India's regional parties are collapsing — and the centre is not what it seems
A wave of regional-party collapses is reshaping Indian federal politics. The story told is about strongmen and defections. The structural story is about a state that has learned to govern without them.

On 24 June 2026, The Indian Express ran a long read with an unfashionable thesis: India's regional parties are not merely losing elections. They are unravelling as organisational forms. The piece documents a pattern of implosion across state-level formations — parties that once delivered governments, ministries, and a check on New Delhi are shedding leaders, splitting factions, and folding into national outfits or the political wilderness.
The story is told, mostly, as a tale of personality. A charismatic founder dies, a successor overreaches, a family feud splits the bench. That framing is not wrong. It is just incomplete. Read across the same paper's other 24 June coverage — its monsoon-defeat crops piece, its fire-safety exposé, its technology-and-growth column — and a different picture assembles. The regional party as a vehicle for sub-national voice is being hollowed out by a state apparatus that has, over two decades, become very good at running India without intermediaries.
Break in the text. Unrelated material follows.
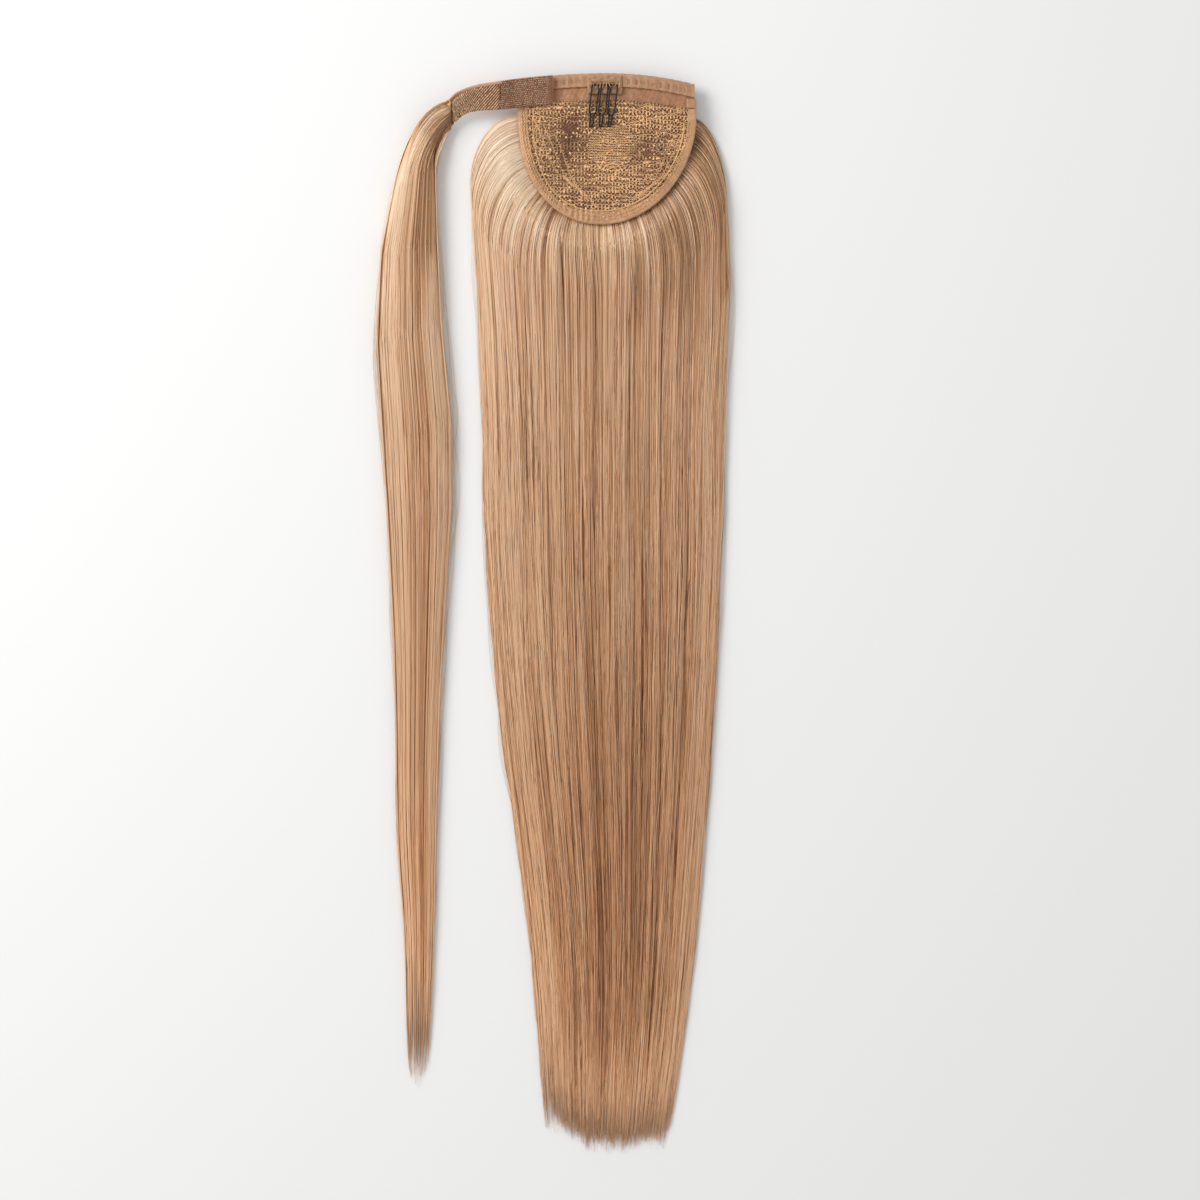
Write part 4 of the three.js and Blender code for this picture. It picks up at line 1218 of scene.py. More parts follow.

What the implosion looks like
The Indian Express diagnosis is blunt: regional parties are running out of oxygen. State-level formations built on caste arithmetic, linguistic identity, or a single dominant leader are losing their operating logic. Splits are happening faster than mergers. Sitting legislators are crossing the floor in numbers that would have been a scandal a decade ago and are now a footnote. The piece frames this not as one bad election cycle but as a structural reset.
The proximate causes are well-rehearsed. The Bharatiya Janata Party's expansion at the state level has eaten directly into the addressable vote base of every regional formation not aligned with it. The Indian National Congress, after decades of retreat, has re-centralised its brand and discipline. The Election Commission has tightened recognition and symbol rules in ways that punish fragmented state outfits. Money flows harder through national parties than through state ones — a fact of campaign finance that compounds every election cycle.
The counter-narrative the party men will offer
Ask a regional satrap and you will get a different story. The BJP's centralisation, they will argue, is not democratic competition but administrative coercion — investigative agencies used as political instruments, governors sent to disrupt state governments, central schemes that bind states tighter to the Union. From this vantage, regional parties are not failing; they are being squeezed.
There is real evidence behind that read. India's federal architecture has, in the past decade, tilted measurably toward the Centre — through tax devolution formulae, through the use of gubernatorial discretion, through the sheer financial weight of centrally sponsored schemes. A regional party that wins a state election finds itself administering a government whose discretionary levers have narrowed. That is a legitimate grievance, and The Indian Express piece acknowledges it without endorsing it as the whole story.
The structural frame, in plain prose
The larger pattern here is older than any one party. When a state becomes administratively capable — when it can deliver welfare payments, run biometric identity systems, push direct benefit transfers, build highways and ports at speed — the case for sub-national mediation weakens. The voter who once needed a regional strongman to extract resources from a distant capital no longer does. The capital has learned to send the money directly, by name, to a bank account. The middleman party becomes, in functional terms, redundant.
This is not an argument about whether centralisation is good or bad. It is an observation about what good governance, as the BJP and Congress alike have come to define it, does to federal pluralism. The institutions India has built — Aadhaar, the Unified Payments Interface, the direct-benefit-transfer machinery, the GST Council's revenue architecture — are not partisan in design. They are centralising in effect. They route around the state-level broker.
Stakes, and what the next cycle will test
If the trend holds, the 2026 and 2029 elections will be fought as a near-binary contest between two national formations, with regional parties reduced to either small pressure groups or junior partners. India's celebrated federal culture — the Tamil Nadu DMK versus AIADMK seesaw, the Bihar caste mathematics, the West Bengal and Kerala two-front contests — becomes a feature of political history rather than political present.
That has consequences the wire commentary has barely begun to name. A two-party national system at India's scale is not a healthier democracy; it is a less legible one. Policy feedback gets weaker at the sub-national level. Regional grievances — linguistic, agrarian, caste-based — lose institutional channels and seek others. The Indian Express's fire-safety crisis story, its monsoon-crop piece, its law-and-order-from-1986 reflection: each of these is, on one reading, a story about what happens when the state delivers without asking local political society what it needs.
The honest summary is that the sources available do not fully settle the question of whether regional parties are dying because voters have moved on or because the state has moved in. The Indian Express leans toward the first reading. The regional leaders themselves insist on the second. The data — voter share, sitting-MLA defections, state-election swings — supports both at different points in the cycle. What is beyond dispute is the direction of travel. The regional party as a governing vehicle is a smaller share of Indian politics at the end of June 2026 than it was at the start of the year, and nothing in the available reporting suggests the slope reverses before the next general election.
This piece reads The Indian Express's regional-parties diagnosis against its own same-day coverage on agriculture, fire safety, and technology-and-growth to surface a structural pattern the wire headlines do not name directly.